Without proper positive/negative human feedback, MLLMs can over-generalize to produce highly correlated and plausible concepts, which leads to hallucinations.

 

For example, a prevalent hallucination case observed across different MLLMs is claiming the presence of person as long as they see an image of street.

 

To quantify the problem, we select a set of representative scenes {living room, kitchen, bathroom,street}.

 

For each scene, we identify the corresponding images in COCO by lexically matching the captions with the scene name.

 

Then we obtain the top 10 frequent objects in the scene from the COCO object annotations.

 

We compare the response-level hallucination rate for these objects

 

(1) on average across all test samples, and

 

(2) on samples under the target scene.
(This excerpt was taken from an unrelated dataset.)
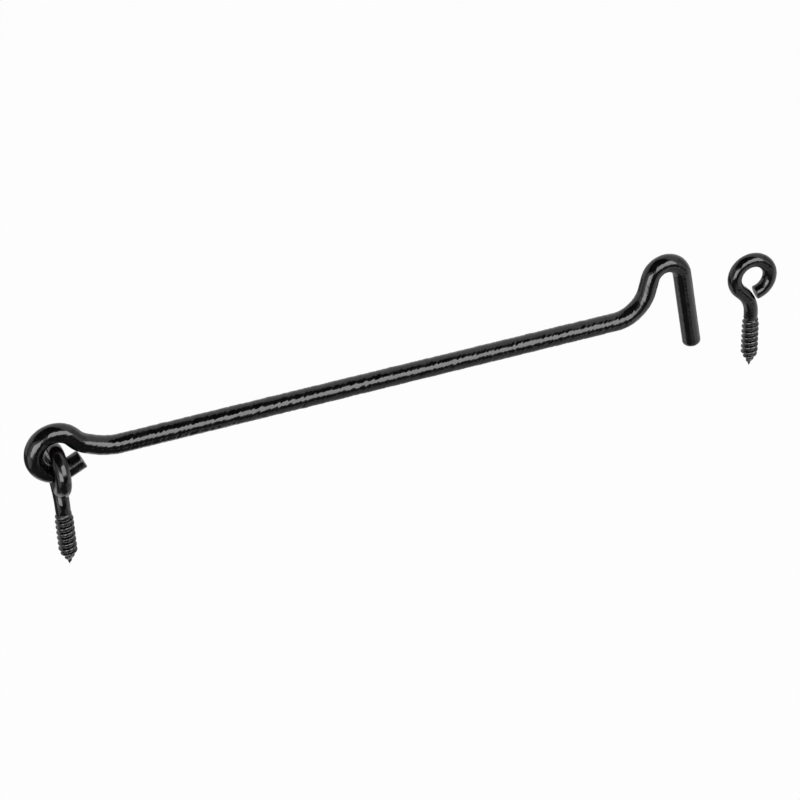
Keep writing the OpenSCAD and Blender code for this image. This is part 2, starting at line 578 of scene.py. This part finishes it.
# %% Black gloss paint
black_paint = bpy.data.materials.new("black_gloss_paint")
black_paint.use_nodes = True
nodes = black_paint.node_tree.nodes
links = black_paint.node_tree.links
gloss = nodes["Principled BSDF"]
gloss.inputs["IOR"].default_value = 1.5
where = nodes.new("ShaderNodeTexCoord")


def paint_noise(size, detail):
    """Noise over the piece, with lumps of about this size."""
    texture = nodes.new("ShaderNodeTexNoise")
    texture.inputs["Scale"].default_value = 1 / size
    texture.inputs["Detail"].default_value = detail
    links.new(where.outputs["Object"], texture.inputs["Vector"])
    return texture.outputs["Fac"]


def spread(value, within, onto=(0, 1)):
    """A noise stretched from one range to another."""
    stretch = nodes.new("ShaderNodeMapRange")
    stretch.inputs["From Min"].default_value, stretch.inputs["From Max"].default_value = within
    stretch.inputs["To Min"].default_value, stretch.inputs["To Max"].default_value = onto
    links.new(value, stretch.inputs["Value"])
    return stretch.outputs["Result"]


def blend(share, first, second):
    """One colour going over into another."""
    mix = nodes.new("ShaderNodeMix")
    mix.data_type = "RGBA"
    links.new(share, mix.inputs["Factor"])
    for value, socket in ((first, mix.inputs["A"]), (second, mix.inputs["B"])):
        if isinstance(value, tuple):
            socket.default_value = value
        else:
            links.new(value, socket)
    return mix.outputs["Result"]


print(f"the paint's index of refraction is {gloss.inputs['IOR'].default_value}")

# %% Worn steel, tint, gloss and orange peel
wear = nodes.new("ShaderNodeAttribute")
wear.attribute_name = "bare"
broken = nodes.new("ShaderNodeMath")
broken.operation = "MULTIPLY"
broken.use_clamp = True
links.new(wear.outputs["Fac"], broken.inputs[0])
links.new(spread(paint_noise(WEAR_SIZE, 2), (0.42, 0.62)), broken.inputs[1])
worn = broken.outputs["Value"]

tint = spread(paint_noise(TINT_SIZE, 3), (0.45, 0.7))
links.new(blend(worn, blend(tint, BLACK, THIN_BLACK), STEEL), gloss.inputs["Base Color"])
links.new(worn, gloss.inputs["Metallic"])
roughness = spread(paint_noise(GLOSS_SIZE, 4), (0.35, 0.65), (GLOSSIEST, DULLEST))
links.new(roughness, gloss.inputs["Roughness"])

peel = nodes.new("ShaderNodeBump")
peel.inputs["Strength"].default_value = PEEL_STRENGTH
peel.inputs["Distance"].default_value = PEEL_HEIGHT
links.new(paint_noise(PEEL_SIZE, 2), peel.inputs["Height"])
links.new(peel.outputs["Normal"], gloss.inputs["Normal"])
painted = (gate_hook, anchor_eye, strike_eye)
for piece in painted:
    piece.data.materials.append(black_paint)
print(f"paint: {len(nodes)} nodes on {len(painted)} pieces")

# %% [markdown]
# ## Tie the pieces to the frame
#
# Each piece stands for one CAD node and rides on that node's body, so it moves with the joint.

# %% Tie the pieces to the frame
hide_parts("anchor_screw_eye")
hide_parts("hook")
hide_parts("strike_screw_eye")
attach(anchor_eye, "anchor")
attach(gate_hook, "hook")
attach(strike_eye, "strike")
for piece in (anchor_eye, gate_hook, strike_eye):
    print(f"{piece.name} is tied to the frame")

# %% [markdown]
# ## A white room
#
# The photograph has nothing behind the set but white. More light would give white too, but would
# wash the paint out. So the floor and the world are told what to do for each kind of ray: to the
# camera, and in anything that mirrors or refracts, they are plain white, and to the light that
# falls on the pieces they are a soft grey. The floor keeps a share of its own shading, so that it
# still takes a shadow.


# %% Helpers for the stage
def seen_directly(tree):
    """A socket that is 1 for camera rays and for rays in a mirror or a glass, and 0 for the rest."""
    path = tree.nodes.new("ShaderNodeLightPath")
    seen = path.outputs["Is Camera Ray"]
    for ray in ("Is Glossy Ray", "Is Transmission Ray"):
        either = tree.nodes.new("ShaderNodeMath")
        either.operation = "MAXIMUM"
        tree.links.new(seen, either.inputs[0])
        tree.links.new(path.outputs[ray], either.inputs[1])
        seen = either.outputs["Value"]
    return seen


def sheet(name, width, height):
    """A flat rectangle that belongs to the stage."""
    mesh = bmesh.new()
    bmesh.ops.create_grid(mesh, x_segments=1, y_segments=1, size=0.5)
    bmesh.ops.scale(mesh, vec=(width, height, 1), verts=mesh.verts)
    data = bpy.data.meshes.new(name)
    mesh.to_mesh(data)
    mesh.free()
    flat = bpy.data.objects.new(name, data)
    bpy.context.scene.collection.objects.link(flat)
    return flat


def bare_material(name):
    """A material with an output and nothing else."""
    material = bpy.data.materials.new(name)
    material.use_nodes = True
    material.node_tree.nodes.clear()
    return material, material.node_tree, material.node_tree.nodes.new("ShaderNodeOutputMaterial")


# %% Floor
FLOOR_SIZE = 12
FLOOR_Z = -0.4
FLOOR_COLOUR = (0.9, 0.9, 0.9, 1)
FLOOR_GLOW = 0.96

floor = sheet("floor", FLOOR_SIZE, FLOOR_SIZE)
floor.location = (0.15, 0, FLOOR_Z)
floor_white, tree, out = bare_material("floor_white")
matt = tree.nodes.new("ShaderNodeBsdfDiffuse")
matt.inputs["Color"].default_value = FLOOR_COLOUR
white = tree.nodes.new("ShaderNodeEmission")
part = tree.nodes.new("ShaderNodeMath")
part.operation = "MULTIPLY"
part.inputs[1].default_value = FLOOR_GLOW
tree.links.new(seen_directly(tree), part.inputs[0])
either = tree.nodes.new("ShaderNodeMixShader")
tree.links.new(part.outputs["Value"], either.inputs["Fac"])
tree.links.new(matt.outputs["BSDF"], either.inputs[1])
tree.links.new(white.outputs["Emission"], either.inputs[2])
tree.links.new(either.outputs["Shader"], out.inputs["Surface"])
floor.data.materials.append(floor_white)
print(f"floor: {FLOOR_SIZE} m wide, {-FLOOR_Z} m below the board's face")

# %% World
WHITE = (1, 1, 1, 1)
ROOM_LIGHT = 0.48

room = bpy.data.worlds.new("white_room")
bpy.context.scene.world = room
room.use_nodes = True
tree = room.node_tree
tree.nodes.clear()
out = tree.nodes.new("ShaderNodeOutputWorld")
walls = tree.nodes.new("ShaderNodeBackground")
walls.inputs["Color"].default_value = WHITE
level = tree.nodes.new("ShaderNodeMapRange")
level.inputs["To Min"].default_value = ROOM_LIGHT
level.inputs["To Max"].default_value = 1
tree.links.new(seen_directly(tree), level.inputs["Value"])
tree.links.new(level.outputs["Result"], walls.inputs["Strength"])
tree.links.new(walls.outputs["Background"], out.inputs["Surface"])
print(f"room: {ROOM_LIGHT} on the pieces, 1 to the camera")

# %% [markdown]
# ## Soft light, and what the gloss mirrors
#
# Gloss paint is lit by its surroundings. The photograph's highlights have square ends and come in
# pairs, which says two softboxes, one on each side of the camera. Between them and round them the
# room was dark, because black bands run along both sides of each highlight. Lamps alone can't give
# those bands in a white room, so black and grey cards follow. The softboxes are there for the gloss
# alone. A plain lamp above lights the pieces, at a level at which any colour would come out as it
# is written.


# %% Directions on the stage
STAGE_MIDDLE = Vector((0.18, 0, 0.03))


def towards(from_front, round_front):
    """Direction at an angle from straight in front (-Y), turned from +X towards +Z."""
    tip = math.sin(math.radians(from_front))
    return Vector((
        tip * math.cos(math.radians(round_front)),
        -math.cos(math.radians(from_front)),
        tip * math.sin(math.radians(round_front)),
    ))


def facing_middle(rig, aim, distance):
    rig.location = STAGE_MIDDLE + aim * distance
    rig.rotation_euler = aim.to_track_quat("Z", "Y").to_euler()


print(f"lamps and cards face a point {STAGE_MIDDLE.x / MM:.0f} mm along the hook")


# %% Lamp and softboxes
def soft_lamp(name, aim, distance, width, height, brightness):
    lamp = bpy.data.lights.new(name, "AREA")
    lamp.shape = "RECTANGLE"
    lamp.size = width
    lamp.size_y = height
    lamp.energy = brightness * width * height * math.pi
    rig = bpy.data.objects.new(name, lamp)
    facing_middle(rig, aim, distance)
    rig.visible_camera = False
    bpy.context.scene.collection.objects.link(rig)
    print(f"{name}: {lamp.energy:.1f} W")
    return rig


# Each line gives a lamp's name, direction, distance, width, height and brightness.
top_lamp = soft_lamp("top_lamp", towards(62, 100), 1.6, 1.3, 1.3, 2.0)
top_lamp.visible_glossy = False
right_softbox = soft_lamp("right_softbox", towards(28, 60), 1.5, 1.55, 1.05, 5.6)
left_softbox = soft_lamp("left_softbox", towards(38, 191), 1.5, 1.15, 1.15, 6.2)
for softbox in (right_softbox, left_softbox):
    softbox.visible_diffuse = False


# %% [markdown]
# ## Cards
#
# A photographer stands cards just outside the picture to choose what a glossy thing mirrors. Here
# a card is a sheet that only the gloss sees. Its level is 0 for black and 1 for the white of the
# room, and the small reflector low on the left is brighter than that. A dark grey card in front
# and a black one above give the dark bands between and beside the highlights. The underside of a
# wire mirrors the floor, and in the photograph it is dark in some places and pale in others. So
# the cards on the floor were laid one by one, each where one stretch of wire mirrors it.


# %% Cards that face the middle of the stage
def card(name, level, width, height):
    """A sheet that only the gloss sees, as bright as its level."""
    flat = sheet(name, width, height)
    flat.visible_camera = False
    flat.visible_diffuse = False
    flat.visible_shadow = False
    cloth, tree, out = bare_material(name)
    glow = tree.nodes.new("ShaderNodeEmission")
    glow.inputs["Strength"].default_value = level
    tree.links.new(glow.outputs["Emission"], out.inputs["Surface"])
    flat.data.materials.append(cloth)
    return flat


# Each line gives a card's name, level, width and height, and its direction and distance.
facing_middle(card("front_card", 0.22, 3.6, 3.0), towards(0, 0), 2.4)
facing_middle(card("top_card", 0.03, 2.6, 2.2), towards(78, 110), 1.35)
facing_middle(card("left_card", 0.4, 0.5, 1.1), towards(92, 176), 1.6)
facing_middle(card("right_card", 0.6, 1.2, 1.2), towards(80, 12), 1.6)
facing_middle(card("low_left_glow", 1.5, 0.55, 0.3), towards(74, 200), 1.05)
print("cards: 5 that face the middle of the stage")

# %% Cards that lie on the floor
ON_FLOOR = FLOOR_Z + 0.01
# Where two cards overlap, the upper one lies a little higher.
ON_A_CARD = ON_FLOOR + 0.005

# Each line gives a card's name, level, width, height, and the place of its middle.
floor_cards = (
    ("low_front_card", 0.08, 3.2, 1.85, (0.2, -1.575, ON_FLOOR)),
    ("low_left_card", 0.1, 0.62, 0.63, (-0.13, -0.33, ON_FLOOR)),
    ("low_right_card", 0.55, 0.35, 0.98, (0.375, -0.175, ON_A_CARD)),
    ("low_far_card", 1.05, 1.05, 1.075, (1.075, -0.2225, ON_A_CARD)),
    ("low_back_card", 0.5, 3.2, 2.4, (0.2, 1.53, ON_FLOOR)),
    ("low_back_left_card", 0.12, 1.3, 1.8, (-0.87, 0.9, ON_A_CARD)),
)
for name, glow_level, width, height, place in floor_cards:
    card(name, glow_level, width, height).location = place
print(f"cards: {len(floor_cards)} on the floor")

# %% [markdown]
# ## The camera
#
# The camera stands where the photographer's stood. Its direction, tilt and distance were found
# by laying the model's outline over the photograph until both met. It aims at a point on the
# hook, moved a little across and down to frame the set as the photograph does.

# %% Camera
AZIMUTH, ELEVATION, ROLL = (math.radians(angle) for angle in (-21.206, 31.297, -2.542))
DISTANCE = 1.09682
AIM = Vector((0.150, 0, 0.033))
ACROSS, DOWN = 0.007778, 0.012205

back = Vector((
    math.sin(AZIMUTH) * math.cos(ELEVATION),
    -math.cos(AZIMUTH) * math.cos(ELEVATION),
    math.sin(ELEVATION),
))
level_right = Vector((math.cos(AZIMUTH), math.sin(AZIMUTH), 0))
level_up = back.cross(level_right)
right = math.cos(ROLL) * level_right + math.sin(ROLL) * level_up
up = math.cos(ROLL) * level_up - math.sin(ROLL) * level_right

lens = bpy.data.cameras.new("camera")
lens.lens = 111.392
lens.sensor_width = 36
camera = bpy.data.objects.new("camera", lens)
camera.rotation_euler = Matrix((right, up, back)).transposed().to_euler()
camera.location = AIM + ACROSS * right - DOWN * up + DISTANCE * back
bpy.context.scene.collection.objects.link(camera)
bpy.context.scene.camera = camera
bpy.context.scene.view_settings.view_transform = "Standard"
print(f"camera: {lens.lens:.1f} mm lens at {DISTANCE:.2f} m")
Models prone to over-generalization will expect a significant increase in the hallucination rate (∆).

 

From the experimental results in Table 2, we observe that:

 

(1) All models including GPT-4V show a substantial increase in the hallucination rate, which demonstrates the over-generalization hypothesis.

 

(2) RLHF-V exhibits the smallest change in the hallucination rate, which is even more robust than GPT-4V.

 

The reason for the robustness is that RLHF-V provides crucial positive/negative finegrained correctional human feedback for MLLMs, which helps to learn clear behavior boundaries between reasonable generalizations and over-generalizations.

 

(3) RLHFV achieves the lowest hallucination rates for these common objects both on average and especially under common scenes.

 

This makes RLHF-V preferable in practical realworld applications.

 

Ablation Study.

 

To investigate the contribution of each component, we perform an ablation study.

 

From the experimental results in Table 3, we can observe that:

 

(1) Learning human feedback with vanilla DPO leads to performance degrades, showing the advantage of DDPO in exploiting the fine-grained human preference.

 

(2) Fine-tuning on VQAv2 leads to a significant reduction in hallucination rates compared with the base model.

 

This reveals the value of traditional human-annotated datasets from a new perspective of hallucination mitigation.

 

(3) Including untrustworthy data augmentation (i.e., image cropping) in training hurts the performance on both hallucination and VQAv2.

 

This shows that careless data augmentation can be a doubleedged sword in training MLLMs.

 

Case Study.

 

To provide an intuitive understanding and comparison of different models, we provide qualitative results in Figure 3. We show cases in two representative scenarios:

 

(1) Short-form QA (i.e., questions that can be sufficiently answered in a few words).

 

Our model typically maintains a good balance between helpfulness, engagement and clarity.

 

In comparison, LLaVA-RLHF is usually far more engaging, introducing lengthy extensions however that can be less reasonable or relevant.

 

(2) Long-form QA (i.e., questions that require long text to answer).

 

We observe that MLLMs are significantly more prone to hallucinations in long-form QA, since it typically requires more comprehensive capabilities from multiple perspectives.

 

For example, InstructBLIP and LLaVA-RLHF can confidently describe non-existing objects in a large proportion of their responses, whereas RLHF-V introduces significantly fewer hallucinations while delivering a comparable amount of effective information.

 

We refer readers to the appendix for more qualitative results.